The sums accumulated in this process are hardly small change. The collective net worth of the world's billionaires is $2.4 trillion—more than one fifth of the gross domestic product of the United States—and this is after a drop of $2 trillion from 2008. In the United States, the wealth of the top one percent exceeds that of the bottom 90 percent of the population.

The stranglehold of the financial aristocracy over all the major levers of economic and political life is the principal obstacle to any rational solution to the economic crisis. The financial elite would rather bankrupt the economy than tolerate any impingement on its personal wealth.

Social being determines social consciousness. The social character of the American ruling class has generated a corresponding social psychology—one that is profoundly anti-democratic. It is typical of an aristocratic social layer to view the society upon which it parasitically feeds with a mixture of fear and hostility. It views democratic institutions—even in the thoroughly eroded form that they take in the American political system—with contempt, as unnecessary constraints on its personal prerogatives.

In the end, what Wall Street fears is not the pathetic posturing of its own paid representatives in Washington, but the popular anger, as yet not consciously articulated in the form of an independent working class program, building up in American society.

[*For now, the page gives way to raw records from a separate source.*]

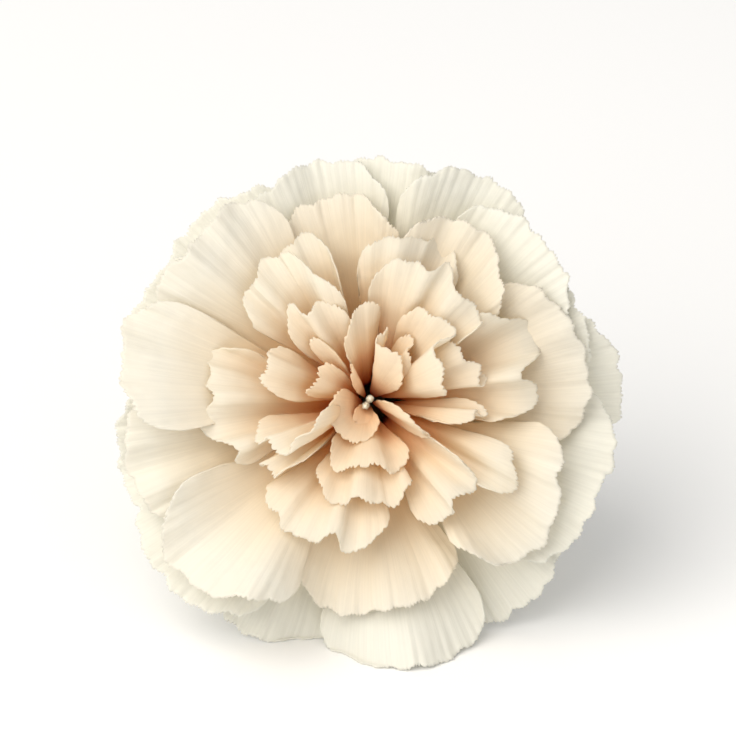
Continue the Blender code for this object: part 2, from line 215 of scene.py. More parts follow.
def spline(points, t):
    """Points at t, from -1 to 1, along a smooth curve through the points, and the curve's length."""
    p = np.array(points, float)
    ends = np.concatenate([[2 * p[0] - p[1]], p, [2 * p[-1] - p[-2]]])
    pieces = []
    for i in range(len(p) - 1):
        a, b, c, d = ends[i : i + 4]
        u = np.linspace(0, 1, FINE_STEPS, endpoint=i == len(p) - 2)[:, None]
        bend = (2 * a - 5 * b + 4 * c - d) * u**2 + (3 * b - 3 * c + d - a) * u**3
        pieces.append(b + 0.5 * ((c - a) * u + bend))
    fine = np.concatenate(pieces)
    length = np.concatenate([[0], np.cumsum(np.linalg.norm(np.diff(fine, axis=0), axis=1))])
    at = (t + 1) / 2 * length[-1]
    return np.stack([np.interp(at, length, fine[:, k]) for k in (0, 1)], axis=-1), length[-1]


def ring_curve(azimuth, half_span, place, slant):
    """The map curve of an outer or middle petal: an arc whose first edge lies slant further out."""
    points = []
    for t in (-1.0, -0.5, 0.0, 0.5, 1.0):
        angle = math.radians(azimuth + t * half_span)
        radius = place - slant * t
        points.append((radius * math.cos(angle), radius * math.sin(angle)))
    return points


print("a straight test curve is", round(spline([(0, 0), (3, 4), (6, 8)], np.zeros(1))[1], 2), "mm long")

# %% [markdown]
# ## Fifty petals, as curves in the map
# The outer and middle petals are arcs, each given by its direction, half its width, its place between
# the heart and the rim, and its length. The petals of the heart fold back and forth, so each is a short
# list of points in the map. The last number of a ring petal and the second of a heart petal is its
# length above the calyx in millimetres.

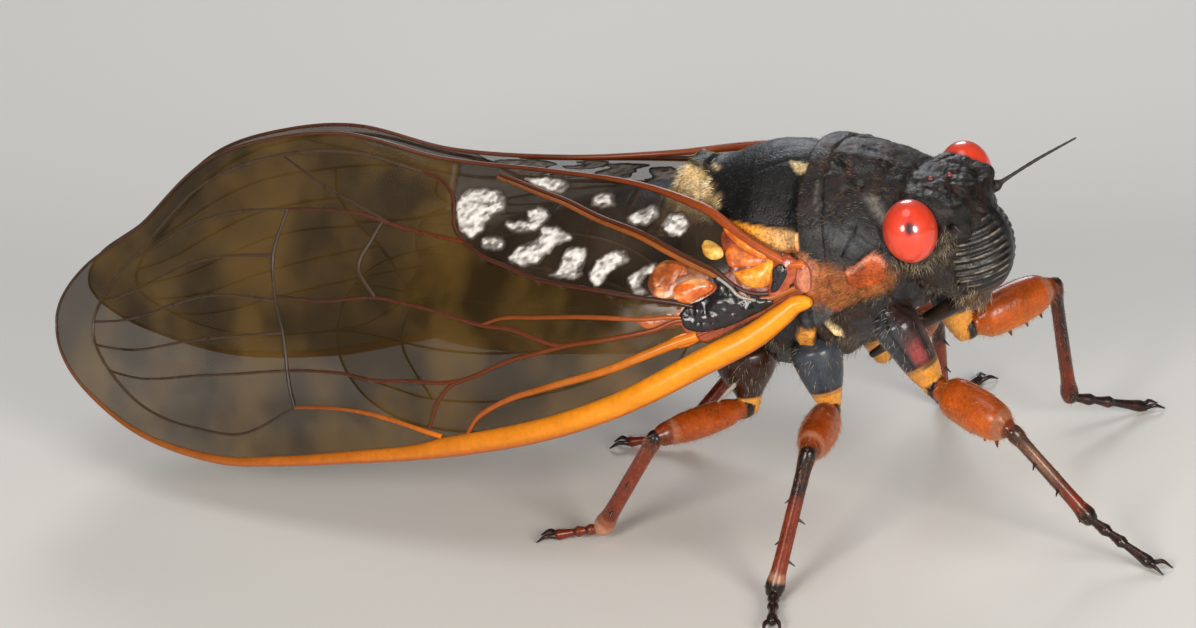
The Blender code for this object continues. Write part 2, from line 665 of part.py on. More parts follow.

The political alternatives are posed directly: The continued domination of the financial elite and the impoverishment of the people or the expropriation of the financial aristocracy's wealth and the conquest of political power by the working class. The transformation of the major banks and corporations into publicly-owned utilities under the democratic control of the working class, and the socialist reconstruction of world economy, presents itself as a practical necessity.